Românticos e Líricos
Abordam o tema lírico em todas as suas manifestações. Incluem-se o Romance do Conde Arnaldos, cujo encanto reside no final abrupto e interrompido, e o Romance de Dona Alda, ligado à música lírica de maio.
Tipos de Romances
- Romances Velhos (Antigos): Constituídos por textos da tradição oral e, portanto, anónimos.
- Romances Novos: Romances escritos por autores conhecidos com intenção artística.
Estilo dos Romances
- Preferência pela ação em detrimento da descrição.
- Estrutura frequentemente dialógica (conversacional).
- Início in medias res (no meio da ação, sem preparação prévia do leitor).
- Utilização da forma truncada (resolução brusca).
- Emprego de arcaísmos morfológicos, sintáticos e lexicais (terminações verbais em -ades, conservação do f-inicial).
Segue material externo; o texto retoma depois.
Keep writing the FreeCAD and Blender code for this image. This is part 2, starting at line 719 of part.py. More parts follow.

- Substituição de formas verbais no passado por outras para aproximar a narrativa.
- Uso de repetições, interrogações e exclamações para aumentar o lirismo e o drama da ação.
O Mester de Clerecía
O Mester de Clerecía é uma nova corrente de poesia, composta por clérigos e intelectuais. As suas obras tinham uma intenção didática e moral, visando difundir o conhecimento adquirido nos textos latinos.
Classificação das Obras
As obras são classificadas de acordo com a sua forma métrica:
Obras Anónimas Escritas em Quaderna Vía
- Livro de Alexandre: Introduz na literatura espanhola a lenda de Alexandre, o Grande, apresentado como um paradigma do cavaleiro medieval.
- Livro de Apolônio: Apresenta uma história de aventura de forma bizantina (aventuras complicadas, viagens, naufrágios e final feliz). Conta a história de Apolônio de Tiro, muito popular na Idade Média.
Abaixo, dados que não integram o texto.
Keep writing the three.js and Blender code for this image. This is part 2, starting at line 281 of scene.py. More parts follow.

- Livro de Fernán González: Narra a vida de Fernán González, o primeiro conde de Castela, com histórias que exaltam as suas virtudes. A história estrutura-se em torno de três temas: Castela, Fernán González e o Mosteiro de Arlanza.
Obras Anónimas Dispostas em Dísticos
- Vida de Santa Maria do Egito: Poema derivado de um grupo de lendas sobre a vida de Maria Madalena.
- Disputa da Alma e do Corpo: Poema que medita sobre a morte, um tema comum na Idade Média, inserido na literatura de debates.
Gonzalo de Berceo (Mester de Clerecía)
Gonzalo de Berceo foi um dos autores mais interessantes da literatura poética medieval, o escritor mais importante do Mester de Clerecía do século XIII e o primeiro poeta conhecido com nome em língua românica.
Obras de Gonzalo de Berceo
Vidas de Santos
Vida de São Domingos de Silos (primeiro trabalho conhecido), Vida de São Millán de Cogolla (santo intimamente ligado a Berceo), Martírio de São Lourenço e Vida de Santa Oria (sua última obra, escrita na velhice).
Obras Doutrinárias
O Sacrifício da Missa e Dos Sinais que Aparecerão Antes do Juízo Final (tema comum na literatura europeia da época).
Obras Marianas
Louvores de Nossa Senhora, Alegrias da Virgem, O Luto da Virgem no Dia da Paixão de seu Filho (cujo tema central é a dor da Virgem e a abundância de elementos líricos), e Milagres de Nossa Senhora.
Estilo de Gonzalo de Berceo
- Busca difundir a língua românica para alcançar o povo comum, utilizando um estilo simples com comparações práticas.
- Apresentação das fontes escritas.
- Tendência para a dramatização, apelando ao ouvinte ou leitor com a presença do poeta em primeira pessoa.
- Uso de recursos menestréis (vocativos, fórmulas, frases e expressões da literatura oral).
- Emprego de dialetos da Rioja do século XIII.
- Uso de recursos retóricos (metáforas, anáforas, comparações).
- A quaderna vía é a unidade métrica e sintática fundamental.
Milagres de Nossa Senhora
É a sua coleção de milagres da Virgem mais extensa, importante e mais antiga em língua românica. Exalta o papel da Virgem Maria como mediadora na salvação dos homens.
A obra consiste em:
- Introdução: De tipo alegórico, faz referência à queda do homem pelo pecado, assegurando simultaneamente a sua salvação através da devoção à Virgem.
- 25 Milagres: Em todos eles, a Virgem Maria é mostrada como intercessora dos seus devotos.
Todos os milagres têm uma estrutura semelhante:
- Introdução (que situa as personagens e os eventos no tempo e no espaço).
- O Milagre em si.
- Exortação para adorar a Virgem Maria, com os benefícios daí resultantes.